-- Begin --
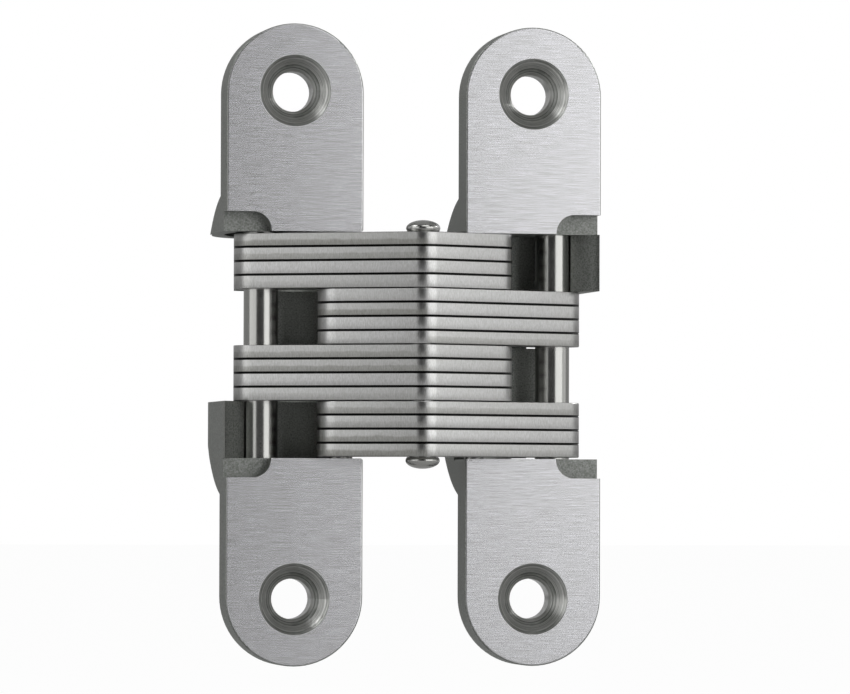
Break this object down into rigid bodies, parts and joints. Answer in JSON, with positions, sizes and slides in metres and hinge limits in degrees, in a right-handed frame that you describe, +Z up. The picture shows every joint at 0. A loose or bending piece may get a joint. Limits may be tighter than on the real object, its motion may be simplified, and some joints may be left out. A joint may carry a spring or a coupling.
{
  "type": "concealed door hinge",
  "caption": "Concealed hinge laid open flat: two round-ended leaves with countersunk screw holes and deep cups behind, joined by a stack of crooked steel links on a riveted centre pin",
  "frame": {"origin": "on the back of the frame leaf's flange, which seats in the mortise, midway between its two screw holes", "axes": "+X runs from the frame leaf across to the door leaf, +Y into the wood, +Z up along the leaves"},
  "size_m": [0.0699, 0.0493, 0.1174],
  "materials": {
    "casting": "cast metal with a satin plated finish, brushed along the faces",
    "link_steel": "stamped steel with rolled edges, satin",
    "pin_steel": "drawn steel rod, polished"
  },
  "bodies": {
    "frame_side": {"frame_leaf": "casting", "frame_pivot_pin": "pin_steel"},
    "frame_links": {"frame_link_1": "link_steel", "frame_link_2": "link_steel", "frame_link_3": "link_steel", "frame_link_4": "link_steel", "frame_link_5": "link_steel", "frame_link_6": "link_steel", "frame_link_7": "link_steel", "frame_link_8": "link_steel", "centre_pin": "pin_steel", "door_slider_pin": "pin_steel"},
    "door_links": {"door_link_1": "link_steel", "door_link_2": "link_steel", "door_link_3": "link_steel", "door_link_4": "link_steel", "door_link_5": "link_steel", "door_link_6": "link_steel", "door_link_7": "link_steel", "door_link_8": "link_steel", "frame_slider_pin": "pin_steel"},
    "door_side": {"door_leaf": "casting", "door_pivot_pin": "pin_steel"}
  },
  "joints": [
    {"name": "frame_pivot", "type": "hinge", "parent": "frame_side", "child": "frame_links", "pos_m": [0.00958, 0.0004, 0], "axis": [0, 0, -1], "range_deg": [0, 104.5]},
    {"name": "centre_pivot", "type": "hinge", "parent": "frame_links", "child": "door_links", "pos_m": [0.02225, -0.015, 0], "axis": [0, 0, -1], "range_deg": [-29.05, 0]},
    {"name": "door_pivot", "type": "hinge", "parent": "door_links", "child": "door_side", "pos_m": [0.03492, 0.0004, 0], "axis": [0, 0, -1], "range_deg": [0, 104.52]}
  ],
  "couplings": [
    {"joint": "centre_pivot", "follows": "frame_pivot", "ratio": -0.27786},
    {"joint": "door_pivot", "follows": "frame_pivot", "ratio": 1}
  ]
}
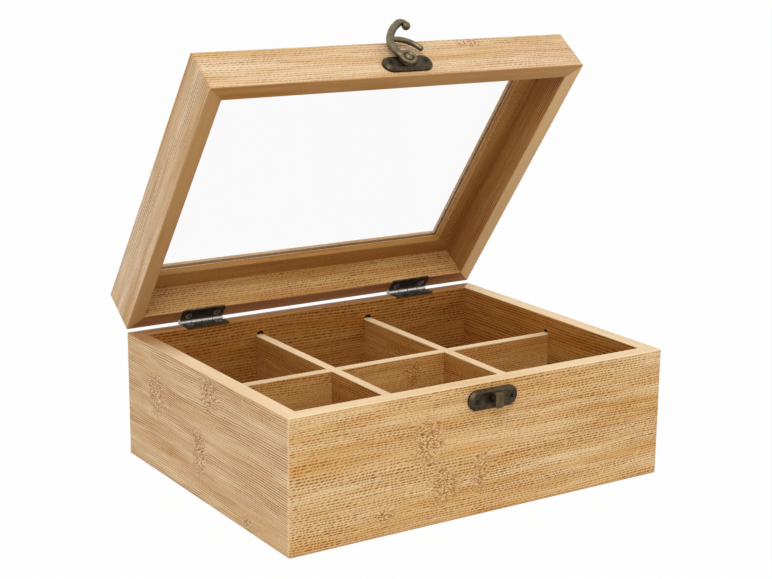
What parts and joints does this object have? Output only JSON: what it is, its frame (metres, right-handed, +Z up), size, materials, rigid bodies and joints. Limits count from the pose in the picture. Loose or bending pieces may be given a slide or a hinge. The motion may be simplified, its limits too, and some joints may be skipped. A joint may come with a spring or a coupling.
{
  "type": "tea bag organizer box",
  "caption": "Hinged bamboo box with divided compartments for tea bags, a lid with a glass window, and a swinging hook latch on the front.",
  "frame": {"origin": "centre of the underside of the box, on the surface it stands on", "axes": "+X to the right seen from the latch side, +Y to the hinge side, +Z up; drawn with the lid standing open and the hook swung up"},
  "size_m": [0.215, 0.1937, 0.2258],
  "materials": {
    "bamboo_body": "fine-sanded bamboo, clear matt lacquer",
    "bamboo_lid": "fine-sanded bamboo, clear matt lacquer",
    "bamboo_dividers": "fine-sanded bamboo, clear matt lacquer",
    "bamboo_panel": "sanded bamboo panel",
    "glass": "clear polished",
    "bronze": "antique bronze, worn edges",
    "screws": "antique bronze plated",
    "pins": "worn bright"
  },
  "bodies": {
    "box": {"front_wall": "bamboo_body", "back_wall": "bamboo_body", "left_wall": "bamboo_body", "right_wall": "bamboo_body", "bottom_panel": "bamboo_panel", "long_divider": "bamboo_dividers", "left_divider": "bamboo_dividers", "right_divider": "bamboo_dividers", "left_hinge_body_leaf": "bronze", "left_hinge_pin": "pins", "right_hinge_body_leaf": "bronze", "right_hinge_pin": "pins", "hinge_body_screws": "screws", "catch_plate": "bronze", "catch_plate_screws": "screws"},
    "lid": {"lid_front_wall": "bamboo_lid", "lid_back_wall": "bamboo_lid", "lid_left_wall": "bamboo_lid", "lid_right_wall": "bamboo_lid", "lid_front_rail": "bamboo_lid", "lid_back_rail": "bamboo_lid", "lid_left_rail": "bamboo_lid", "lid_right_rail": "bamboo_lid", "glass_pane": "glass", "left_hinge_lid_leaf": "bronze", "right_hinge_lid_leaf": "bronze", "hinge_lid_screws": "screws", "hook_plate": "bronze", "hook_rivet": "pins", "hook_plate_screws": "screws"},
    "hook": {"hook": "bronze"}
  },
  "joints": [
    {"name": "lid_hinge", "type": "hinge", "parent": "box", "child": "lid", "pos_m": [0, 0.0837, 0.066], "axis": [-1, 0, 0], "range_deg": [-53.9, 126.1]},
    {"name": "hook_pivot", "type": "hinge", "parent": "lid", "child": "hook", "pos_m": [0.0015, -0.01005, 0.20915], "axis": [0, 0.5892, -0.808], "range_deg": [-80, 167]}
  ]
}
-- End --
**What is being asked:** Write down the full listing again, exactly.

**Expected answer:**
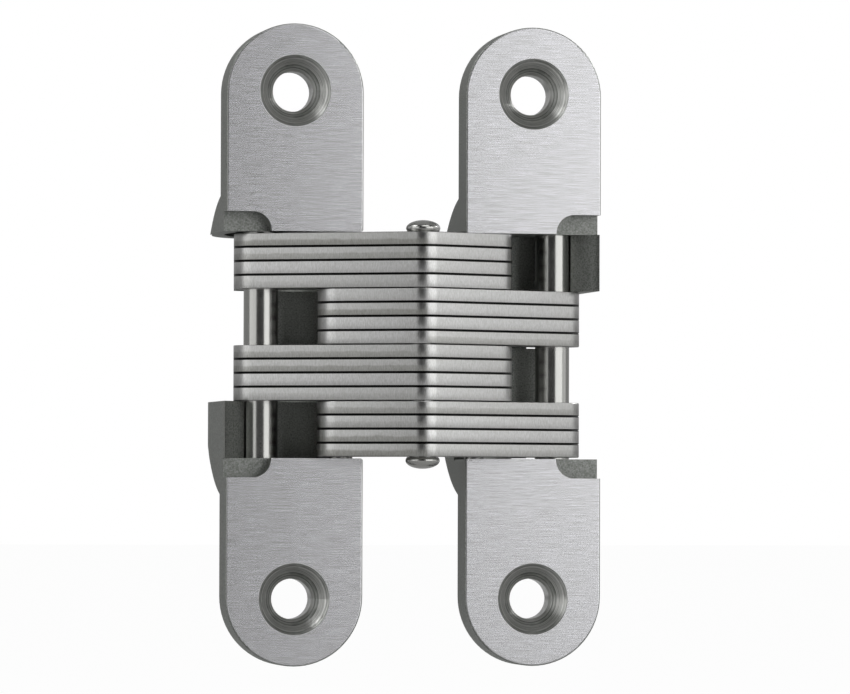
Break this object down into rigid bodies, parts and joints. Answer in JSON, with positions, sizes and slides in metres and hinge limits in degrees, in a right-handed frame that you describe, +Z up. The picture shows every joint at 0. A loose or bending piece may get a joint. Limits may be tighter than on the real object, its motion may be simplified, and some joints may be left out. A joint may carry a spring or a coupling.
{
  "type": "concealed door hinge",
  "caption": "Concealed hinge laid open flat: two round-ended leaves with countersunk screw holes and deep cups behind, joined by a stack of crooked steel links on a riveted centre pin",
  "frame": {"origin": "on the back of the frame leaf's flange, which seats in the mortise, midway between its two screw holes", "axes": "+X runs from the frame leaf across to the door leaf, +Y into the wood, +Z up along the leaves"},
  "size_m": [0.0699, 0.0493, 0.1174],
  "materials": {
    "casting": "cast metal with a satin plated finish, brushed along the faces",
    "link_steel": "stamped steel with rolled edges, satin",
    "pin_steel": "drawn steel rod, polished"
  },
  "bodies": {
    "frame_side": {"frame_leaf": "casting", "frame_pivot_pin": "pin_steel"},
    "frame_links": {"frame_link_1": "link_steel", "frame_link_2": "link_steel", "frame_link_3": "link_steel", "frame_link_4": "link_steel", "frame_link_5": "link_steel", "frame_link_6": "link_steel", "frame_link_7": "link_steel", "frame_link_8": "link_steel", "centre_pin": "pin_steel", "door_slider_pin": "pin_steel"},
    "door_links": {"door_link_1": "link_steel", "door_link_2": "link_steel", "door_link_3": "link_steel", "door_link_4": "link_steel", "door_link_5": "link_steel", "door_link_6": "link_steel", "door_link_7": "link_steel", "door_link_8": "link_steel", "frame_slider_pin": "pin_steel"},
    "door_side": {"door_leaf": "casting", "door_pivot_pin": "pin_steel"}
  },
  "joints": [
    {"name": "frame_pivot", "type": "hinge", "parent": "frame_side", "child": "frame_links", "pos_m": [0.00958, 0.0004, 0], "axis": [0, 0, -1], "range_deg": [0, 104.5]},
    {"name": "centre_pivot", "type": "hinge", "parent": "frame_links", "child": "door_links", "pos_m": [0.02225, -0.015, 0], "axis": [0, 0, -1], "range_deg": [-29.05, 0]},
    {"name": "door_pivot", "type": "hinge", "parent": "door_links", "child": "door_side", "pos_m": [0.03492, 0.0004, 0], "axis": [0, 0, -1], "range_deg": [0, 104.52]}
  ],
  "couplings": [
    {"joint": "centre_pivot", "follows": "frame_pivot", "ratio": -0.27786},
    {"joint": "door_pivot", "follows": "frame_pivot", "ratio": 1}
  ]
}
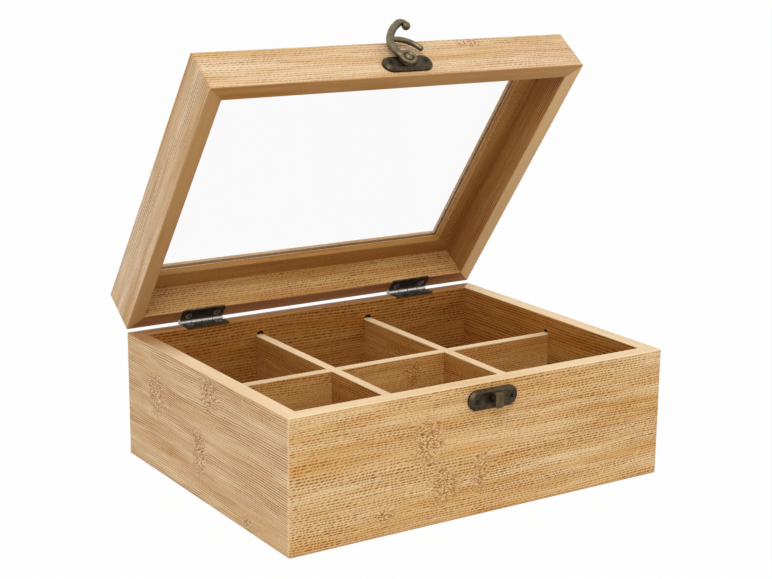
What parts and joints does this object have? Output only JSON: what it is, its frame (metres, right-handed, +Z up), size, materials, rigid bodies and joints. Limits count from the pose in the picture. Loose or bending pieces may be given a slide or a hinge. The motion may be simplified, its limits too, and some joints may be skipped. A joint may come with a spring or a coupling.
{
  "type": "tea bag organizer box",
  "caption": "Hinged bamboo box with divided compartments for tea bags, a lid with a glass window, and a swinging hook latch on the front.",
  "frame": {"origin": "centre of the underside of the box, on the surface it stands on", "axes": "+X to the right seen from the latch side, +Y to the hinge side, +Z up; drawn with the lid standing open and the hook swung up"},
  "size_m": [0.215, 0.1937, 0.2258],
  "materials": {
    "bamboo_body": "fine-sanded bamboo, clear matt lacquer",
    "bamboo_lid": "fine-sanded bamboo, clear matt lacquer",
    "bamboo_dividers": "fine-sanded bamboo, clear matt lacquer",
    "bamboo_panel": "sanded bamboo panel",
    "glass": "clear polished",
    "bronze": "antique bronze, worn edges",
    "screws": "antique bronze plated",
    "pins": "worn bright"
  },
  "bodies": {
    "box": {"front_wall": "bamboo_body", "back_wall": "bamboo_body", "left_wall": "bamboo_body", "right_wall": "bamboo_body", "bottom_panel": "bamboo_panel", "long_divider": "bamboo_dividers", "left_divider": "bamboo_dividers", "right_divider": "bamboo_dividers", "left_hinge_body_leaf": "bronze", "left_hinge_pin": "pins", "right_hinge_body_leaf": "bronze", "right_hinge_pin": "pins", "hinge_body_screws": "screws", "catch_plate": "bronze", "catch_plate_screws": "screws"},
    "lid": {"lid_front_wall": "bamboo_lid", "lid_back_wall": "bamboo_lid", "lid_left_wall": "bamboo_lid", "lid_right_wall": "bamboo_lid", "lid_front_rail": "bamboo_lid", "lid_back_rail": "bamboo_lid", "lid_left_rail": "bamboo_lid", "lid_right_rail": "bamboo_lid", "glass_pane": "glass", "left_hinge_lid_leaf": "bronze", "right_hinge_lid_leaf": "bronze", "hinge_lid_screws": "screws", "hook_plate": "bronze", "hook_rivet": "pins", "hook_plate_screws": "screws"},
    "hook": {"hook": "bronze"}
  },
  "joints": [
    {"name": "lid_hinge", "type": "hinge", "parent": "box", "child": "lid", "pos_m": [0, 0.0837, 0.066], "axis": [-1, 0, 0], "range_deg": [-53.9, 126.1]},
    {"name": "hook_pivot", "type": "hinge", "parent": "lid", "child": "hook", "pos_m": [0.0015, -0.01005, 0.20915], "axis": [0, 0.5892, -0.808], "range_deg": [-80, 167]}
  ]
}